→ **Your task**
From the data that follows, print exactly the lines starting at the one containing "sweets.append(make_ball(name, colour, place, radius" and ending at the one containing "obj.matrix_world = Matrix.Identity(4)"; include both of them and nothing more.

→ **Data**
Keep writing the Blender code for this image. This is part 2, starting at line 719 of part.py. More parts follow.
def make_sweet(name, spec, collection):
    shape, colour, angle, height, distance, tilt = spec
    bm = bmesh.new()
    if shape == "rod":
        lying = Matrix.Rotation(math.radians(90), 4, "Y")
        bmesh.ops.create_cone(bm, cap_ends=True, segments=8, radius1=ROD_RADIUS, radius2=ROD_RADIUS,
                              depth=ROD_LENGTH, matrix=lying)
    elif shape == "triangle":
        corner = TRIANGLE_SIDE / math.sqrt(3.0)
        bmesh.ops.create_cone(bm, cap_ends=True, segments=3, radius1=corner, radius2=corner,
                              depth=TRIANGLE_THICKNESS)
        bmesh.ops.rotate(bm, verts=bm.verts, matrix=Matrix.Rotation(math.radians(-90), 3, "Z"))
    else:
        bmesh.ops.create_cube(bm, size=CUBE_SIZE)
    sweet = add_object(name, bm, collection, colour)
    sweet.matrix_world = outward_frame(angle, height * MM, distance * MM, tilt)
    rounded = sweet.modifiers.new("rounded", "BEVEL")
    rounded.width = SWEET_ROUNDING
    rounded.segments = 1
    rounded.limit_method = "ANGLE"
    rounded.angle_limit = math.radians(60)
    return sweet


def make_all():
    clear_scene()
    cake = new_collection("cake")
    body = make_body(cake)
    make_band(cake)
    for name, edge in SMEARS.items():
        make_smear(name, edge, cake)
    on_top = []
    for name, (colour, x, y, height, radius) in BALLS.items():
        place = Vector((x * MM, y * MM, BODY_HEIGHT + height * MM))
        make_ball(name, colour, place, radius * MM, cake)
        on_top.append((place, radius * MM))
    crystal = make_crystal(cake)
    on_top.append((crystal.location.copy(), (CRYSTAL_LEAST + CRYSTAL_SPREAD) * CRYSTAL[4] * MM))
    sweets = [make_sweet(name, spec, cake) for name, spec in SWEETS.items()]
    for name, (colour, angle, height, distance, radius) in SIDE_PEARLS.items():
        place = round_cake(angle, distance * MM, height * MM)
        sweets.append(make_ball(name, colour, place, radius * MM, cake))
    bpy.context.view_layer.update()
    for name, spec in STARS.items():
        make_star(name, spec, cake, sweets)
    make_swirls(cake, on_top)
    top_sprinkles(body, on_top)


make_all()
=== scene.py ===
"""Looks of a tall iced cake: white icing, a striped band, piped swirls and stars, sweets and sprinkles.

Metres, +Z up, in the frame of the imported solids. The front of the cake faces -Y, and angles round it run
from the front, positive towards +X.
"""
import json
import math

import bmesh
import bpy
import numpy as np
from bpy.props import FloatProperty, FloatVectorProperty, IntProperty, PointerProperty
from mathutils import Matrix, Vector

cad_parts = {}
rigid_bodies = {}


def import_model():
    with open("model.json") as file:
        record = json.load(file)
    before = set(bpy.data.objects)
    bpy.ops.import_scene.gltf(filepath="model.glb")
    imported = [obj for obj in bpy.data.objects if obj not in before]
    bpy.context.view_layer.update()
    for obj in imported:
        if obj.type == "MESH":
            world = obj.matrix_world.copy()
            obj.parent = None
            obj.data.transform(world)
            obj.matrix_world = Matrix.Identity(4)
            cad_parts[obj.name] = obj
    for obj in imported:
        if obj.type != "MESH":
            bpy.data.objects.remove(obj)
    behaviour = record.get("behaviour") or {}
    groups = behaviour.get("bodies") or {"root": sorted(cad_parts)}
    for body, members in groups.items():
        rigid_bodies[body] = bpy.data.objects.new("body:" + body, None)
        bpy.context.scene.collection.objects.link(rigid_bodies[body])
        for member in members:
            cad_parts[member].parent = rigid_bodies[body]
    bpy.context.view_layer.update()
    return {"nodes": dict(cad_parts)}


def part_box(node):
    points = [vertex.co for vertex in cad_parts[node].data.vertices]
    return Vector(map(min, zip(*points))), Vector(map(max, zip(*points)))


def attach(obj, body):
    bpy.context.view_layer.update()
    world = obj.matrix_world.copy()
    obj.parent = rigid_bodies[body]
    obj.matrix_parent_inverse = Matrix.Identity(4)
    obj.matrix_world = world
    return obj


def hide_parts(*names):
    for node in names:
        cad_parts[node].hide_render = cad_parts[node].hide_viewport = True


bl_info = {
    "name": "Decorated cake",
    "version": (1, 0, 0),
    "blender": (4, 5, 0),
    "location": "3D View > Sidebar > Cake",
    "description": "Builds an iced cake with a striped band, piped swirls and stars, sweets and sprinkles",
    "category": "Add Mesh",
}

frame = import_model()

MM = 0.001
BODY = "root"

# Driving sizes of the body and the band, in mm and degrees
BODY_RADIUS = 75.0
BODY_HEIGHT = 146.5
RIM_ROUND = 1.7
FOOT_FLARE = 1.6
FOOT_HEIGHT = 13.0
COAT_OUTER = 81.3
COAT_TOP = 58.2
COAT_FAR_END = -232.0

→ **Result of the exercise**
        sweets.append(make_ball(name, colour, place, radius * MM, cake))
    bpy.context.view_layer.update()
    for name, spec in STARS.items():
        make_star(name, spec, cake, sweets)
    make_swirls(cake, on_top)
    top_sprinkles(body, on_top)


make_all()
=== scene.py ===
"""Looks of a tall iced cake: white icing, a striped band, piped swirls and stars, sweets and sprinkles.

Metres, +Z up, in the frame of the imported solids. The front of the cake faces -Y, and angles round it run
from the front, positive towards +X.
"""
import json
import math

import bmesh
import bpy
import numpy as np
from bpy.props import FloatProperty, FloatVectorProperty, IntProperty, PointerProperty
from mathutils import Matrix, Vector

cad_parts = {}
rigid_bodies = {}


def import_model():
    with open("model.json") as file:
        record = json.load(file)
    before = set(bpy.data.objects)
    bpy.ops.import_scene.gltf(filepath="model.glb")
    imported = [obj for obj in bpy.data.objects if obj not in before]
    bpy.context.view_layer.update()
    for obj in imported:
        if obj.type == "MESH":
            world = obj.matrix_world.copy()
            obj.parent = None
            obj.data.transform(world)
            obj.matrix_world = Matrix.Identity(4)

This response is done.